Provided information
--- BEGIN ---

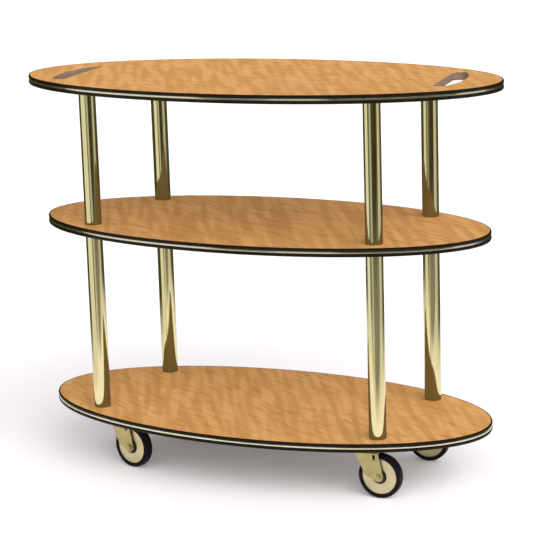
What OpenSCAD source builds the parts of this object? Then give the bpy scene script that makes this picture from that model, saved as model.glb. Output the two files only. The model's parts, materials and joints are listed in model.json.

--- END ---
--- BEGIN ---

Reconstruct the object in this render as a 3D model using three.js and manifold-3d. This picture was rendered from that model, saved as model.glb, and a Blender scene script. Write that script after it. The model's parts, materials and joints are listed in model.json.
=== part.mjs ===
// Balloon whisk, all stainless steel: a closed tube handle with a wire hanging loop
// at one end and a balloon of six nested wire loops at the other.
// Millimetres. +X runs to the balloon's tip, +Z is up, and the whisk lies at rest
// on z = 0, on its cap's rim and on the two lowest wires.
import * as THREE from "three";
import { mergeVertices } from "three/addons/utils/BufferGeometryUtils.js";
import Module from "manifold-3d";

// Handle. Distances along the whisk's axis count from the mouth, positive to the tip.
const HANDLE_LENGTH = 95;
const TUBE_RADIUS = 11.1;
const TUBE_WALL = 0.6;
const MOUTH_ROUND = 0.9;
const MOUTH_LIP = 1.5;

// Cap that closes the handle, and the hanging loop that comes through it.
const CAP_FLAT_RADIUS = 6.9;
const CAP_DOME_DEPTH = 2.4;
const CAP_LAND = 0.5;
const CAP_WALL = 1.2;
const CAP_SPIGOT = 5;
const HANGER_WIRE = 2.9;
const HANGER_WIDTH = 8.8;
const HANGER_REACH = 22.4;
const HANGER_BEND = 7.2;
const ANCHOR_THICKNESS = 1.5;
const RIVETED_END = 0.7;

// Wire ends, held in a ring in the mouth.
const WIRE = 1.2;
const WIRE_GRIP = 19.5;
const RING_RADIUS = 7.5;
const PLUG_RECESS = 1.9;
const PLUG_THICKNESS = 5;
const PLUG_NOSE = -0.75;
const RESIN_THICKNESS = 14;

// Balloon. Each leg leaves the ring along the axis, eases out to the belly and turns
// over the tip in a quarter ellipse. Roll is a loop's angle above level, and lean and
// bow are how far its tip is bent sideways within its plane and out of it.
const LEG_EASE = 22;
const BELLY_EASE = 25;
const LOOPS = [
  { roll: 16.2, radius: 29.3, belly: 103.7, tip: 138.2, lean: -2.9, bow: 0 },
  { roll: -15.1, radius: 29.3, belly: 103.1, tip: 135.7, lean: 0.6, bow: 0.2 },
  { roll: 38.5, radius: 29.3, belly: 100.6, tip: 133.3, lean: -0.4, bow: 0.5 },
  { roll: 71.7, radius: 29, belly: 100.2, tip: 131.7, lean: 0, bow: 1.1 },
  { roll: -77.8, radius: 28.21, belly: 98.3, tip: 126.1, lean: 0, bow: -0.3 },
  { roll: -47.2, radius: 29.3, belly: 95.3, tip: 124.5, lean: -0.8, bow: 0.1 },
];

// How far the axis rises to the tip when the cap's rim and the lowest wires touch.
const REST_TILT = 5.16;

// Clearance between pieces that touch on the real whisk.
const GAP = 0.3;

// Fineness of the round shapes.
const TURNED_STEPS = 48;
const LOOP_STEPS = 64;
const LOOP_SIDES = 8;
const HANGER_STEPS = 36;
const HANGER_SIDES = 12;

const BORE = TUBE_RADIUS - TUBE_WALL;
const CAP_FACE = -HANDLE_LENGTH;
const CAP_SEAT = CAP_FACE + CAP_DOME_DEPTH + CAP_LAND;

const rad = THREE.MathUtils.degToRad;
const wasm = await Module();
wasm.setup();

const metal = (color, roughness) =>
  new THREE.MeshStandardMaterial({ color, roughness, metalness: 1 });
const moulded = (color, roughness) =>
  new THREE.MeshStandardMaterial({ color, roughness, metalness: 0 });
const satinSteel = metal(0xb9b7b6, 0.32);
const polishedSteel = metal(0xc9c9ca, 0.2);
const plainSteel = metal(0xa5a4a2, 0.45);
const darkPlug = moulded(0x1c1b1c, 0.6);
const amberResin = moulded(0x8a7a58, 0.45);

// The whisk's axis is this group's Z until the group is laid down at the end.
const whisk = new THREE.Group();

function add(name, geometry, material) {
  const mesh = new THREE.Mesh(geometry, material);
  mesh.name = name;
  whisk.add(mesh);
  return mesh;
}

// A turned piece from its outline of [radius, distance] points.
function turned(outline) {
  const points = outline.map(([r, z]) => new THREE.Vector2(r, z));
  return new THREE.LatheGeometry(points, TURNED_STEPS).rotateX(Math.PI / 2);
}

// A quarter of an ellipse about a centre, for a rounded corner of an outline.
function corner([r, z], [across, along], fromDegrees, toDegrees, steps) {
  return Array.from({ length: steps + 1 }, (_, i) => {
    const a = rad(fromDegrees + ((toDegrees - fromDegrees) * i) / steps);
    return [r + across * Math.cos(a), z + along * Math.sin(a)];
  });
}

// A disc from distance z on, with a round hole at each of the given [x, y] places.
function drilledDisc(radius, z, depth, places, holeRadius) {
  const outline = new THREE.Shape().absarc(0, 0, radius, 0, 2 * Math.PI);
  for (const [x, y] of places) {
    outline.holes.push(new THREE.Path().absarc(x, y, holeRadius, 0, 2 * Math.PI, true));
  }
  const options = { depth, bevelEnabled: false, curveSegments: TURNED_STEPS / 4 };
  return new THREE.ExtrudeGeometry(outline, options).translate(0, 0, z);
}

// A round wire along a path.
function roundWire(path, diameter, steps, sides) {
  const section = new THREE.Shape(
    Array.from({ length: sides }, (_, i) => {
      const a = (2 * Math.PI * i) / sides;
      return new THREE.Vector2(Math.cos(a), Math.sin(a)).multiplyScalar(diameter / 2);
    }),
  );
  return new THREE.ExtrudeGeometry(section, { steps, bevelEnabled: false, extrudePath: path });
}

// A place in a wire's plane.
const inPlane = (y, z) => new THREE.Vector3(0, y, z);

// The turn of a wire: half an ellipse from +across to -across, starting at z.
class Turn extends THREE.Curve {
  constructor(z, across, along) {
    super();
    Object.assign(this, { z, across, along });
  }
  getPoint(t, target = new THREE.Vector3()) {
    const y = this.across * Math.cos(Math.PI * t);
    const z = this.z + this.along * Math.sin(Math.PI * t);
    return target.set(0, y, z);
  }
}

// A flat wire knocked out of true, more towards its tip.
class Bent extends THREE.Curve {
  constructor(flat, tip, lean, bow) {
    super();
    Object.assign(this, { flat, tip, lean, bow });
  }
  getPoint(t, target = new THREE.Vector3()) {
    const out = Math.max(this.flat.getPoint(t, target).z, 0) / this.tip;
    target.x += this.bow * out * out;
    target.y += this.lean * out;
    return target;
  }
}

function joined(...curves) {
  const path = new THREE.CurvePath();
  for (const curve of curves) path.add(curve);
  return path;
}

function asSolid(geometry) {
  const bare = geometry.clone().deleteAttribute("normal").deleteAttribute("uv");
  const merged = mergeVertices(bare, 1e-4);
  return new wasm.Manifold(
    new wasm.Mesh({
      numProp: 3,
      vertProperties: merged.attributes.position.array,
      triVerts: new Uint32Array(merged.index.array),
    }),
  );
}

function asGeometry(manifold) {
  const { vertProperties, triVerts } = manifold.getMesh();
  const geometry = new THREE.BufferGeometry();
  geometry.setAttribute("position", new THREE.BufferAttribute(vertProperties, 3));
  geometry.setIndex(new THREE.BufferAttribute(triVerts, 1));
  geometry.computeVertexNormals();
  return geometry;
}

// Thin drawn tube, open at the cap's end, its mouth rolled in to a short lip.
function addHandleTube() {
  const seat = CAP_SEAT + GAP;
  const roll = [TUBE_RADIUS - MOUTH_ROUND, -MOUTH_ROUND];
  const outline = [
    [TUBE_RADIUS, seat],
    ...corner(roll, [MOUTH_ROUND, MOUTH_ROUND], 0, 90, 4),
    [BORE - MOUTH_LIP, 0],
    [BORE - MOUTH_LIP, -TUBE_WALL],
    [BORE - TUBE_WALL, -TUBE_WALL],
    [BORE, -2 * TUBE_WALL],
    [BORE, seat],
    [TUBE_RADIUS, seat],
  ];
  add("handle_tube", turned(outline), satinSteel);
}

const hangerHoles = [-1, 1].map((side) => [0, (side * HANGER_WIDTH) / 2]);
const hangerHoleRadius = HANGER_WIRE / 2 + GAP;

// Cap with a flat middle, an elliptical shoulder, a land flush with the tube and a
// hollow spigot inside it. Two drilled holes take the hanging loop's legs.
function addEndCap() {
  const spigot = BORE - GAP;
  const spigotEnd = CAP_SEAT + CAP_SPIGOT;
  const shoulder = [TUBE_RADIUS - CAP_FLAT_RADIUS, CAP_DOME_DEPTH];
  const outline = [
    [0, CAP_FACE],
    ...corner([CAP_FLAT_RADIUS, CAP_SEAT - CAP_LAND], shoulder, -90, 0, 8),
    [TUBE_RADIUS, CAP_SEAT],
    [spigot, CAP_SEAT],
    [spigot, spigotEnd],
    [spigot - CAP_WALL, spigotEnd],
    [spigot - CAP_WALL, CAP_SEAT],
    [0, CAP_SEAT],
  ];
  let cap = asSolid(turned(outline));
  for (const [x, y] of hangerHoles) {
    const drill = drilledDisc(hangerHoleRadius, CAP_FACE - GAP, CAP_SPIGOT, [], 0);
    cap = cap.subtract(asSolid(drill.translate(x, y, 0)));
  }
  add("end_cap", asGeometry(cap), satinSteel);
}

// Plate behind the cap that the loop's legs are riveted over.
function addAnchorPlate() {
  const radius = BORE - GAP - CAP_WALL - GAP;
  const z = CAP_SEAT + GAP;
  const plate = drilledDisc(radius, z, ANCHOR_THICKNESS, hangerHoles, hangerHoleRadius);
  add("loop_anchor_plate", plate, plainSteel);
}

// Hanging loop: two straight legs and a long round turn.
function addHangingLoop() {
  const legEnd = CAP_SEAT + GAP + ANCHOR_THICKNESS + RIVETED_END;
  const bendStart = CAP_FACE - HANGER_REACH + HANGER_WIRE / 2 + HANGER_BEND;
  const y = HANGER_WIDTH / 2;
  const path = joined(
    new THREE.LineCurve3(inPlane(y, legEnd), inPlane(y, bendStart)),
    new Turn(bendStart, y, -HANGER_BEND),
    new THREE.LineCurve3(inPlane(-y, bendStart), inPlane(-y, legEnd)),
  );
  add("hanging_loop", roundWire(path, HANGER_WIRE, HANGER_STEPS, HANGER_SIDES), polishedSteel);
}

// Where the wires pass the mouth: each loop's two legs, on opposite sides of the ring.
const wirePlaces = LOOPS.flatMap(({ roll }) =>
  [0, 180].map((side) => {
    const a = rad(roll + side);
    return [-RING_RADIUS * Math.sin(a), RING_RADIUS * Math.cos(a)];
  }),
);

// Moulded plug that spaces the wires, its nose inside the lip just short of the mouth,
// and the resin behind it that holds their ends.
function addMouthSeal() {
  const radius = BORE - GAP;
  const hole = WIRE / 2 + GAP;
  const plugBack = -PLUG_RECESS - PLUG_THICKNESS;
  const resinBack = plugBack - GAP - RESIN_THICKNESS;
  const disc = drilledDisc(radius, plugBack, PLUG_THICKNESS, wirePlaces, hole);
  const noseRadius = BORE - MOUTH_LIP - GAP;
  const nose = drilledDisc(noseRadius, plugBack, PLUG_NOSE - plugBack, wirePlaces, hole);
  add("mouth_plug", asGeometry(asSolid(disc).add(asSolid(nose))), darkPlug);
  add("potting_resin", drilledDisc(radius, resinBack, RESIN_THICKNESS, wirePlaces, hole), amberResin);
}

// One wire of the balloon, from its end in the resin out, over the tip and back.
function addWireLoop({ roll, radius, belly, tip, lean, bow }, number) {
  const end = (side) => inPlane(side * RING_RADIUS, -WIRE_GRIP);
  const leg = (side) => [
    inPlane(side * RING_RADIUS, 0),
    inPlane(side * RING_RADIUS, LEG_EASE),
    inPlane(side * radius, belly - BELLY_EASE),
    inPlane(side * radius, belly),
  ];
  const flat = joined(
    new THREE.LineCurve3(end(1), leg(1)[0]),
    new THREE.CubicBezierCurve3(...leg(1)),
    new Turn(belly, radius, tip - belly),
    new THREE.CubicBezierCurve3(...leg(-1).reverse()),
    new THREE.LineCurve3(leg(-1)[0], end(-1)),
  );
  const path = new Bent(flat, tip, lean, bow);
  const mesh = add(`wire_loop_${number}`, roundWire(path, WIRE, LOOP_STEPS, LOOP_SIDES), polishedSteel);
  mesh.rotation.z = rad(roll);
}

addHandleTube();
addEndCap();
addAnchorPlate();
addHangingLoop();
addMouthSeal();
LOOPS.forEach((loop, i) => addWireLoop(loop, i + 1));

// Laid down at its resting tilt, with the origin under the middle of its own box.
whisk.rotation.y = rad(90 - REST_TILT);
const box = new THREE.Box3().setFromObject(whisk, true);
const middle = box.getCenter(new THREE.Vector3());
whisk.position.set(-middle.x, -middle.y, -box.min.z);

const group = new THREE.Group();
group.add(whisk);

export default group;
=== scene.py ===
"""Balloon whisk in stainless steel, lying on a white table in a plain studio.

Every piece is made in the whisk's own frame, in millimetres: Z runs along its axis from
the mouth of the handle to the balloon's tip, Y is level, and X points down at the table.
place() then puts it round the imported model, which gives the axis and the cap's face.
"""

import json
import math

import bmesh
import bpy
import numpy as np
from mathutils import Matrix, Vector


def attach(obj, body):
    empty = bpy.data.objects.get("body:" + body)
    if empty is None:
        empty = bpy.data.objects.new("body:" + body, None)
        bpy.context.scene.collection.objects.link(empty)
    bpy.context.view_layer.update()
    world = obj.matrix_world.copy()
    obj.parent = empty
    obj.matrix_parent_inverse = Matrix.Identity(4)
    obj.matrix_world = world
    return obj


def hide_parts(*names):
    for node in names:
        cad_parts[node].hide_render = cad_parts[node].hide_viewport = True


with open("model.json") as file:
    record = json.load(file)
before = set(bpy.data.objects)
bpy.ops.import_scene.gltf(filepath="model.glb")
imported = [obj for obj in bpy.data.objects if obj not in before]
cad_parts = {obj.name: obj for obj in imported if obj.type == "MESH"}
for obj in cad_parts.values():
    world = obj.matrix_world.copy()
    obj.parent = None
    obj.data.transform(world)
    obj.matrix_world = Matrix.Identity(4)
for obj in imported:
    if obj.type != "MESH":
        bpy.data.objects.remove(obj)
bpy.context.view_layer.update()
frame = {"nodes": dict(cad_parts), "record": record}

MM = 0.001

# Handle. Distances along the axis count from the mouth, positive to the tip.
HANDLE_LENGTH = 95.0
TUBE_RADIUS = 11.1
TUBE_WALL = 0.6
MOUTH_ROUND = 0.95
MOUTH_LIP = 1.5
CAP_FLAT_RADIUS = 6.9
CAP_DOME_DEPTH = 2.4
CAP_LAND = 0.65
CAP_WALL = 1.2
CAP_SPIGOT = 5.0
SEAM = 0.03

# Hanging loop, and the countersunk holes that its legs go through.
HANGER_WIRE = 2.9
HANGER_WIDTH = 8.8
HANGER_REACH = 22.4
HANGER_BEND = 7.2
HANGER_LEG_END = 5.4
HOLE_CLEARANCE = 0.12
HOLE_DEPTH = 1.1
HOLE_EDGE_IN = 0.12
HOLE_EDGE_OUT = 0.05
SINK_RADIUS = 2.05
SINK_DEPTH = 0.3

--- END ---

Write out exactly the lines from the one with "its own box." through the one with "import math", including both, and no others.

// Laid down at its resting tilt, with the origin under the middle of its own box.
whisk.rotation.y = rad(90 - REST_TILT);
const box = new THREE.Box3().setFromObject(whisk, true);
const middle = box.getCenter(new THREE.Vector3());
whisk.position.set(-middle.x, -middle.y, -box.min.z);

const group = new THREE.Group();
group.add(whisk);

export default group;
=== scene.py ===
"""Balloon whisk in stainless steel, lying on a white table in a plain studio.

Every piece is made in the whisk's own frame, in millimetres: Z runs along its axis from
the mouth of the handle to the balloon's tip, Y is level, and X points down at the table.
place() then puts it round the imported model, which gives the axis and the cap's face.
"""

import json
import math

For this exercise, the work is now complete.